Selon l’article 9 du règlement CE 207/2009 du 26 février 2009, le titulaire de la marque est habilité à interdire à tout tiers, en l’absence de son consentement de faire usage dans la vie des affaires :

a/ d’un signe identique à la marque communautaire pour des produits ou services identiques à ceux pour lesquels elle est enregistrée,

b/ d’un signe pour lequel en raison de son identité ou de sa similitude avec la marque communautaire et en raison de l’identité ou de la similitude des produits ou services couverts par la marque et le signe, il existe un risque de confusion.

La société est titulaire des marques communautaires A X et X enregistrées l’une et l’autre pour des chaussures. Elle est donc recevable à agir sur le fondement de la contrefaçon de ses marques même si elle n’en assure pas l’exploitation directe.

Le catalogue de la vente aux enchères du 30 novembre 2011 ainsi que les autres pièces versées aux débats font apparaître que les objets proposés à la vente portent le signe A X Paris ou MONSIEUR X .

Il n’est pas contesté qu’il existe entre les deux marques communautaires et les signes reproduits sur les objets en cause, une proximité telle qu’elle est susceptible de créer un risque de confusion.

En revanche, les objets proposés à la vente sont essentiellement des prototypes ne comportant qu’un seul pied. Or, les prototypes ne sont jamais destinés à être mis sur le marché et en l’espèce, ils ne sont pas vendus aux enchères publiques en tant que chaussures mais en tant qu’oeuvres d’art, provenant d’un musée de telle sorte qu’ils ne constituent pas des produits identiques ou similaires à ceux énumérés par les marques communautaires de la société Gousson consultadoria e marketing .

Par ailleurs, il est constant que le signe A X PARIS a été apposé sur les prototypes avant 1998 date du décès de A X alors que la publication des deux marques communautaires invoquées à l’appui de la demande d’interdiction est très postérieure.
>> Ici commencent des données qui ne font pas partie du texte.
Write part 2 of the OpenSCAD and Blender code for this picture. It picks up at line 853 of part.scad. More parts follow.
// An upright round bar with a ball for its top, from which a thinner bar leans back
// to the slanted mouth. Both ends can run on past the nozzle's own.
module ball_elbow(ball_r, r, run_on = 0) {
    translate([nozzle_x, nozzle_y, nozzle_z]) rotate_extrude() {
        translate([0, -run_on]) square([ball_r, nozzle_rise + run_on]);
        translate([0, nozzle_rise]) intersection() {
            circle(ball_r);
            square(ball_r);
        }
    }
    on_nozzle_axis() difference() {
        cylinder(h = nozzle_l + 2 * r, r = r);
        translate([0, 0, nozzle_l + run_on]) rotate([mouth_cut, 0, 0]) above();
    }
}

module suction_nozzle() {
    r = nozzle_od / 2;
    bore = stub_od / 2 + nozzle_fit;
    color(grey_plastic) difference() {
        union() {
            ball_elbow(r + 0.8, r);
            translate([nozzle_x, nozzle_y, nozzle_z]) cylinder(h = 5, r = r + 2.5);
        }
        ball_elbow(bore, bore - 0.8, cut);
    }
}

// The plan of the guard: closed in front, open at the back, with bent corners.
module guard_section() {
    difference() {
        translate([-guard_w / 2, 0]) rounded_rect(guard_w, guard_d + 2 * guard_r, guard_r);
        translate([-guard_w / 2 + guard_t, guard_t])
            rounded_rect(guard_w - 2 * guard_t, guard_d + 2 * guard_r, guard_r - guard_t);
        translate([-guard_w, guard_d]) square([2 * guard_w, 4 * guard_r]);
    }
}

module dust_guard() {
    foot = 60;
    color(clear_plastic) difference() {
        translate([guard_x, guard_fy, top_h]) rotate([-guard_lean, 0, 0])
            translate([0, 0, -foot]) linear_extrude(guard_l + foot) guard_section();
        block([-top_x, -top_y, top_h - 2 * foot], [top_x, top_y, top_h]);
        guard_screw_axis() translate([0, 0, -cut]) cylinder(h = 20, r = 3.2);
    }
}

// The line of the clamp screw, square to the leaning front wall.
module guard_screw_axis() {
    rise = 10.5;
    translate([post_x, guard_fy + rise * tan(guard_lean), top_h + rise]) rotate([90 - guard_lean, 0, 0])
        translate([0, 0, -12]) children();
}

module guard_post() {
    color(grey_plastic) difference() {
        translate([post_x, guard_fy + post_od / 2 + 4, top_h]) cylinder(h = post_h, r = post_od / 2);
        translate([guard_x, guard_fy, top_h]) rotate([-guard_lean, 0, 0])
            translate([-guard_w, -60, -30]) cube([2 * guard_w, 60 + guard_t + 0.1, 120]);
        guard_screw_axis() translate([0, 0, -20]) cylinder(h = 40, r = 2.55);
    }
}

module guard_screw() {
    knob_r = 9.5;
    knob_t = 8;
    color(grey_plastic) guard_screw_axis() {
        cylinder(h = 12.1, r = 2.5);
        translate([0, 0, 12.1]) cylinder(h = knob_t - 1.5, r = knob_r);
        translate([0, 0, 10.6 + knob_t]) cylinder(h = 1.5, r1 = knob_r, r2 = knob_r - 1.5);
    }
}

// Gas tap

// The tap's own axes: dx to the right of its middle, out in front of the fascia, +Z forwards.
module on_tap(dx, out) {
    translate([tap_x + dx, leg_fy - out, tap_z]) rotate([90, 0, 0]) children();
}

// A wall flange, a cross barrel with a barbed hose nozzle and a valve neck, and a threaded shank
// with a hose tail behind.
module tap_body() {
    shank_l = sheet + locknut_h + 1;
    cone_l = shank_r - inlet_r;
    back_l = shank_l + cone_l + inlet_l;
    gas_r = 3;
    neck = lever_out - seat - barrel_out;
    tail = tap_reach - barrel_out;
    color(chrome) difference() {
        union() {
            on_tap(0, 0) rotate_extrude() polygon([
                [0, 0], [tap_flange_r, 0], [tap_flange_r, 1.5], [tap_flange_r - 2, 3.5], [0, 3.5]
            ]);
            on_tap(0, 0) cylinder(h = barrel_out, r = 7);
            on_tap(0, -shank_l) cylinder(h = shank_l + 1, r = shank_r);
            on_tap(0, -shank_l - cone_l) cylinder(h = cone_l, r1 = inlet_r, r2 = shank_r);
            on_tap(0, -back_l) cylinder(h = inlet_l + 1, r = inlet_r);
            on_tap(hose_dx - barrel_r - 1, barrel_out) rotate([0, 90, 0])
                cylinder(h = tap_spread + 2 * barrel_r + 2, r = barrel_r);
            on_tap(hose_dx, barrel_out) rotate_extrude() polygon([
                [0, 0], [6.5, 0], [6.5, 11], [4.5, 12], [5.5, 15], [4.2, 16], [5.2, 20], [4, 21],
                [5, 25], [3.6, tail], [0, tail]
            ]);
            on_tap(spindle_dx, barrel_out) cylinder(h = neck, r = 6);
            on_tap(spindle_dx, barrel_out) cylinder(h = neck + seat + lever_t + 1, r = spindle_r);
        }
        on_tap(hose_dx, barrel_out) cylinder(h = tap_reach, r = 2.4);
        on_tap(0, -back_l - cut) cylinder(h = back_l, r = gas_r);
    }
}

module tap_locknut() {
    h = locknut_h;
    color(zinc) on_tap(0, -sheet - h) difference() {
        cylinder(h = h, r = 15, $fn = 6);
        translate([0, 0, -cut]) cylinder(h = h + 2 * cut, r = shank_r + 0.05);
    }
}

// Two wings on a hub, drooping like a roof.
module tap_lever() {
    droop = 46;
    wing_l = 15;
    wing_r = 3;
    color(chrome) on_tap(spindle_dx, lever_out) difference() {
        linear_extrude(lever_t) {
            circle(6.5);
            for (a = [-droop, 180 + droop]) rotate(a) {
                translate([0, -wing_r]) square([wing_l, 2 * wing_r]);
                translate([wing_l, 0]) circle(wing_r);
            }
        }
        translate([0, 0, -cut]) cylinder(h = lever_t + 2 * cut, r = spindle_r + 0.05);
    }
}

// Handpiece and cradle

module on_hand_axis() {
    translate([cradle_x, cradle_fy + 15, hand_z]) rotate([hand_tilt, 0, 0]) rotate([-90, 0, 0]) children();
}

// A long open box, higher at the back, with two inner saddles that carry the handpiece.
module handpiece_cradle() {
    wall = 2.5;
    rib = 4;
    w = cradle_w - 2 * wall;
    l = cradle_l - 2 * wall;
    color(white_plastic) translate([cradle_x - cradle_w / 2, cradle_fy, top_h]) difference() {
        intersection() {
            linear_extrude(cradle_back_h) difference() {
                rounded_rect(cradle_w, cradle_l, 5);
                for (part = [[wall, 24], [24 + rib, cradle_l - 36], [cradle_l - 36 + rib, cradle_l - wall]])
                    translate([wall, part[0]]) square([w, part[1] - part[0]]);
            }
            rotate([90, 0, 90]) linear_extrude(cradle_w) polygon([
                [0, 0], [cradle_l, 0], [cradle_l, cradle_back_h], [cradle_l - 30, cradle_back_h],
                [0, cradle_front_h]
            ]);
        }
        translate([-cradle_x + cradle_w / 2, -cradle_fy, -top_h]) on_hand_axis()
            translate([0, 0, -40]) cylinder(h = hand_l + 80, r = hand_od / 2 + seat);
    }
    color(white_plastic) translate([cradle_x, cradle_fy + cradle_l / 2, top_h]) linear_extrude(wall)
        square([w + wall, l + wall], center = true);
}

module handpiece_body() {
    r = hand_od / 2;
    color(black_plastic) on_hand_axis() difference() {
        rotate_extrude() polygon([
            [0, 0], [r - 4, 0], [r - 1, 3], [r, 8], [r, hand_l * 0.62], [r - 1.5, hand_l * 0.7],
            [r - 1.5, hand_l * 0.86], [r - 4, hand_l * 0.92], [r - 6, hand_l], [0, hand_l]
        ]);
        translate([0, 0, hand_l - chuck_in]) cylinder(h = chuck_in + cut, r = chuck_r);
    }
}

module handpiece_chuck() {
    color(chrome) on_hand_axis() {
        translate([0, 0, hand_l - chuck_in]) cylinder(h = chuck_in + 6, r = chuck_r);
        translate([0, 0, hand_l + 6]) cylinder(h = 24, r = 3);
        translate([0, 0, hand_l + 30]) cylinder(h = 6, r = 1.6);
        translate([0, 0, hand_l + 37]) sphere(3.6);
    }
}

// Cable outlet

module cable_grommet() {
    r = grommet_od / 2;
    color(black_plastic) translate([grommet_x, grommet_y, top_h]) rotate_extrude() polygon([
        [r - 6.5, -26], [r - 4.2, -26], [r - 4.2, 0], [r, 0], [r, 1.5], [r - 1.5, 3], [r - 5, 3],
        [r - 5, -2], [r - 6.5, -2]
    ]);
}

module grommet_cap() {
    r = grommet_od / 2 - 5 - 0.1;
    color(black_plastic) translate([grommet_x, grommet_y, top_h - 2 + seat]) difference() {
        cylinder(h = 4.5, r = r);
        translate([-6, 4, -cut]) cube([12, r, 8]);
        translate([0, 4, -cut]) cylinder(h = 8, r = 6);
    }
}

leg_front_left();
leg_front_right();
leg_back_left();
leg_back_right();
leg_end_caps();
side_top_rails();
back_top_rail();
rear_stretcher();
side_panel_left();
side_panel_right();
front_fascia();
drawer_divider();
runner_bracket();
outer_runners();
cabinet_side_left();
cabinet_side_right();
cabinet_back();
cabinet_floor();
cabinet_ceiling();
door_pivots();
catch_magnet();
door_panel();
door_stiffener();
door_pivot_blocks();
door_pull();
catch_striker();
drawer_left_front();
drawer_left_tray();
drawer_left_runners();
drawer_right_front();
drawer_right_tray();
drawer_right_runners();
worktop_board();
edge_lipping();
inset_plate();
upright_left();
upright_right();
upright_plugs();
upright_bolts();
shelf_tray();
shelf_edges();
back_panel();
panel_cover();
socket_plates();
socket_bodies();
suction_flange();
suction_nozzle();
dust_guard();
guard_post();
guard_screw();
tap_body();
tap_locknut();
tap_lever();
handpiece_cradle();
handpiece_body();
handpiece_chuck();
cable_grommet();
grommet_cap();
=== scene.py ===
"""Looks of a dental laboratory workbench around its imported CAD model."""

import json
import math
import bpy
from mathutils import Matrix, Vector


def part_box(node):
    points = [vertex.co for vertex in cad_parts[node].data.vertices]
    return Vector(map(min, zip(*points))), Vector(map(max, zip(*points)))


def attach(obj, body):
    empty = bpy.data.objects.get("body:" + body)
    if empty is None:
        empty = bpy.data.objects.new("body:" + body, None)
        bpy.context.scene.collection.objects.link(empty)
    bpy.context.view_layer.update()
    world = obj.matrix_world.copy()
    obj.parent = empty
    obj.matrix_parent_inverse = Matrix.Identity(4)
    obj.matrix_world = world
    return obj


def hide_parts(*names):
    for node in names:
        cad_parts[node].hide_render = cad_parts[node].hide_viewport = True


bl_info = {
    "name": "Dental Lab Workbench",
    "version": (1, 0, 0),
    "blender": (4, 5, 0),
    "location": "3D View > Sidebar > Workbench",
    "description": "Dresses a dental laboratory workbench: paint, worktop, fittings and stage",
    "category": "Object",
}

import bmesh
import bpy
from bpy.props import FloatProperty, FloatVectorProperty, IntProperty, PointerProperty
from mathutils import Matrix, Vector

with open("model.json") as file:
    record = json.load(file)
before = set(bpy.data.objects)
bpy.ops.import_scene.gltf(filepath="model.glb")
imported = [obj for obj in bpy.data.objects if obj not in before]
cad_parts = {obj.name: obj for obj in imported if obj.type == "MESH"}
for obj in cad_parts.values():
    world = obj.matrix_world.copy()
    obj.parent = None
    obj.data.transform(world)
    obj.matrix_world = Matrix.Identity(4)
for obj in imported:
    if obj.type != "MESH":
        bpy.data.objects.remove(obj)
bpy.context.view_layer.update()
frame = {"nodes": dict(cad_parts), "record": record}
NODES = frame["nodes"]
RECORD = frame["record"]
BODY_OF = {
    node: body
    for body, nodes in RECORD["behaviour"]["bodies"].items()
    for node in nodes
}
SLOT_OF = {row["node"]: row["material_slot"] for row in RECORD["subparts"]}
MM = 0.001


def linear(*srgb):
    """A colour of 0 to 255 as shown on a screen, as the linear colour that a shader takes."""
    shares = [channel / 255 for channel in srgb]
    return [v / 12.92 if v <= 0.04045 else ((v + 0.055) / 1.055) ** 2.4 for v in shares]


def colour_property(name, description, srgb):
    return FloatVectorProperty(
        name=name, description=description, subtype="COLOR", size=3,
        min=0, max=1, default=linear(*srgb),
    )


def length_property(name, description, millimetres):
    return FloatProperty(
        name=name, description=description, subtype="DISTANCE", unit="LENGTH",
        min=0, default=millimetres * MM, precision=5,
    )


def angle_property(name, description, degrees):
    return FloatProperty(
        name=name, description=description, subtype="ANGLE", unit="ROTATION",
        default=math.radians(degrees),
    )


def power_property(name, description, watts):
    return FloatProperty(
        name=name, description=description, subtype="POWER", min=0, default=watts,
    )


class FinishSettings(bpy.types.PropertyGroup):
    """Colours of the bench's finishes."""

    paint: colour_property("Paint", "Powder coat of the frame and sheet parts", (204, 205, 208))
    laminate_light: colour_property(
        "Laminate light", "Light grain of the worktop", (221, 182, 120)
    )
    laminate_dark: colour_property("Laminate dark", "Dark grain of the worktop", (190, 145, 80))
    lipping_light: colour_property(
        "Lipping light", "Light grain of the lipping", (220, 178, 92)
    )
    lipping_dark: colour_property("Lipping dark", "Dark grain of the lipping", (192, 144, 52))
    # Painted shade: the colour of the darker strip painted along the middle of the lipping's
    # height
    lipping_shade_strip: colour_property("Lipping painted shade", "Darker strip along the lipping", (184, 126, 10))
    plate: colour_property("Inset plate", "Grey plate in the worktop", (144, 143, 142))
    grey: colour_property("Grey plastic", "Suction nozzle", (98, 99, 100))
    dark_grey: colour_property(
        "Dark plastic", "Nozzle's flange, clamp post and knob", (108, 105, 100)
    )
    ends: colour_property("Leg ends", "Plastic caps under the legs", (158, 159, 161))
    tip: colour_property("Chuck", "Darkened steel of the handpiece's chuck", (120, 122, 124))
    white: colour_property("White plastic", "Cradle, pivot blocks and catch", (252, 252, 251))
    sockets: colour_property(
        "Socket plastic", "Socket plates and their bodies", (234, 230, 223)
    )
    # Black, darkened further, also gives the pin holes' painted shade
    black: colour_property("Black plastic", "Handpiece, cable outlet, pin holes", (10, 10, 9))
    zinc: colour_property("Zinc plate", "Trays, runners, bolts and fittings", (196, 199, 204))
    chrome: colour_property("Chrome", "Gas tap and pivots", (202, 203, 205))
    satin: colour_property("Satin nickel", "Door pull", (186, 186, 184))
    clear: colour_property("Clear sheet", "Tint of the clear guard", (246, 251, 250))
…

Or une marque n’est opposable à un tiers qu’à compter de la publication de son enregistrement et celle-ci ne peut s’opposer à la circulation des produits qui ont été licitement marqués lors de leur création.
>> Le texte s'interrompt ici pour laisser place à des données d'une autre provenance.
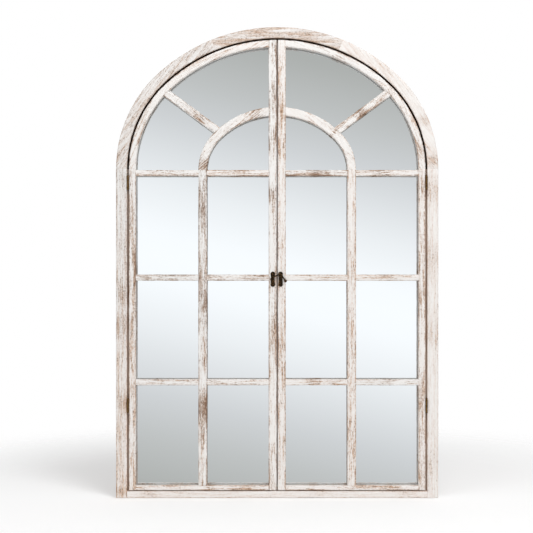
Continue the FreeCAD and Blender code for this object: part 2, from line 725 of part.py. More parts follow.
def door_stiles(side):
    name = side_name(side)
    outer = new_body(f"{name}_outer_stile_blank")
    layer(outer, DOOR_BACK, "door_thickness", rectangle, times(side, STILE_EDGE), DOOR_BOTTOM,
          times(side, DOOR_EDGE), "spring_height")
    node(f"{name}_outer_stile", cut(outer, *leaf_screw_holes(side, -1)))
    meeting = new_body(f"{name}_meeting_stile_blank")
    edges = (times(side, "centre_gap / 2"), times(side, MEETING_EDGE))
    left, right = edges if side > 0 else edges[::-1]
    layer(meeting, DOOR_BACK, "door_thickness", upright_outline, left, right, DOOR_BOTTOM,
          f"{CROWN_R} - {DOOR_INSET}")
    node(f"{name}_meeting_stile", cut(meeting, *plate_nails(side, "screw_clearance")))


def door_rails(side):
    name = side_name(side)
    door_member(f"{name}_bottom_rail", DOOR_BACK, "door_thickness", rectangle,
                times(side, MEETING_EDGE), DOOR_BOTTOM, times(side, STILE_EDGE),
                f"{DOOR_BOTTOM} + bottom_rail_height")
    haunch_outer = f"({HAUNCH_R} - {DOOR_INSET})"
    crown_outer = f"({CROWN_R} - {DOOR_INSET})"
    door_member(f"{name}_arch_rail_lower", DOOR_BACK, "door_thickness", arc_band,
                *mirrored_band(side, HAUNCH_X, "spring_height", f"{haunch_outer} - stile_width",
                               haunch_outer, ("angle", "0"), ("angle", "90 - haunch_angle")))
    door_member(f"{name}_arch_rail_upper", DOOR_BACK, "door_thickness", arc_band,
                *mirrored_band(side, "0", CROWN_Z, f"{crown_outer} - stile_width", crown_outer,
                               ("angle", "90 - haunch_angle"), ("upright", MEETING_EDGE)))


def door_lattice(side):
    name = side_name(side)
    door_member(f"{name}_muntin", LATTICE_BACK, "lattice_thickness", rectangle,
                times(side, MUNTIN_INNER), f"{DOOR_BOTTOM} + bottom_rail_height",
                times(side, MUNTIN_OUTER), INNER_SPRING)
    for level, middle in (("lower", LOWER_BAR), ("middle", MIDDLE_BAR), ("upper", UPPER_BAR)):
        low = f"({middle} - bar_height / 2)"
        for place, start, end in (("inner", MEETING_EDGE, MUNTIN_INNER), ("outer", MUNTIN_OUTER, STILE_EDGE)):
            door_member(f"{name}_{level}_bar_{place}", LATTICE_BACK, "lattice_thickness", rectangle,
                        times(side, start), low, times(side, end), f"{low} + bar_height")
    arch = new_body(f"{name}_inner_arch")
    layer(arch, LATTICE_BACK, "lattice_thickness", arc_band,
          *mirrored_band(side, INNER_X, INNER_SPRING, f"{INNER_R} - muntin_width", INNER_R,
                         ("angle", "0"), ("angle", "90 - inner_haunch_angle")))
    layer(arch, LATTICE_BACK, "lattice_thickness", arc_band,
          *mirrored_band(side, "0", INNER_CROWN_Z, f"{INNER_CROWN_R} - muntin_width", INNER_CROWN_R,
                         ("angle", "90 - inner_haunch_angle"), ("upright", MEETING_EDGE)))
    node(f"{name}_inner_arch", arch)
    radial_bar(side)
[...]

Enfin, il n’est pas contesté que ces prototypes sont des créations de A X de telle sorte que le nom qui figure dessus n’est pas susceptible de tromper l’éventuel acheteur sur son origine et la demanderesse ne peut donc invoquer aucune atteinte à la fonction essentielle de la marque qui est la garantie de provenance.

Il ressort de ces éléments que la contrefaçon alléguée sur le fondement de l’article 9 du règlement CE du 26 février 2009 ne présente pas une vraisemblance suffisante pour justifier la mise en oeuvre d’une mesure d’interdiction.

A titre subsidiaire, la société Gousson consultadoria e marketing invoque la règle de l’article 13 du même règlement qui a contrario lui permet de s’opposer à l’usage de sa marque pour des produits mis dans le commerce dans la Communauté, sans son consentement.

Mais ainsi qu’il a déjà été indiqué, les prototypes à raison de leur nature, de leur destination et de leurs propres marchés et circuits de commercialisation ne peuvent être considérés comme des chaussures mais comme des oeuvres d’art, non protégées par les marques en cause.

De la même façon, il sera relevé que le signe A X Paris a été licitement apposé sur les créations de ce dernier et que le dépôt ultérieur d’une marque communautaire visant des chaussures, ne peut s’opposer à leur libre circulation sur le marché de l’art.

Ainsi les droits de la société Gousson consultadoria e marketing à s’opposer à la vente aux enchères des produits en cause n’apparaissent pas établis avec suffisamment de vraisemblance pour qu’il puisse être fait droit à la mesure d’interdiction qu’elle sollicite.

Il sera alloué à la société Y Z la somme de 5 000 €, sur le fondement de l’article 700 du Code de procédure civile.

PAR CES MOTIFS :

Statuant publiquement, par mise à disposition au greffe, contradictoirement et en premier ressort,

Vu l’article L716-6 du Code de la propriété intellectuelle,

Disons n’y avoir lieu à interdiction de la vente aux enchères publiques de la collection personnelle de A X, le 30 novembre 2011 par la société Y Z,

Condamnons la société Gousson consultadoria e marketing à payer à la société Y Z la somme de 5 000 € sur le fondement de l’article 700 du Code de procédure civile,

Condamnons la société Gousson consultadoria e marketing aux dépens.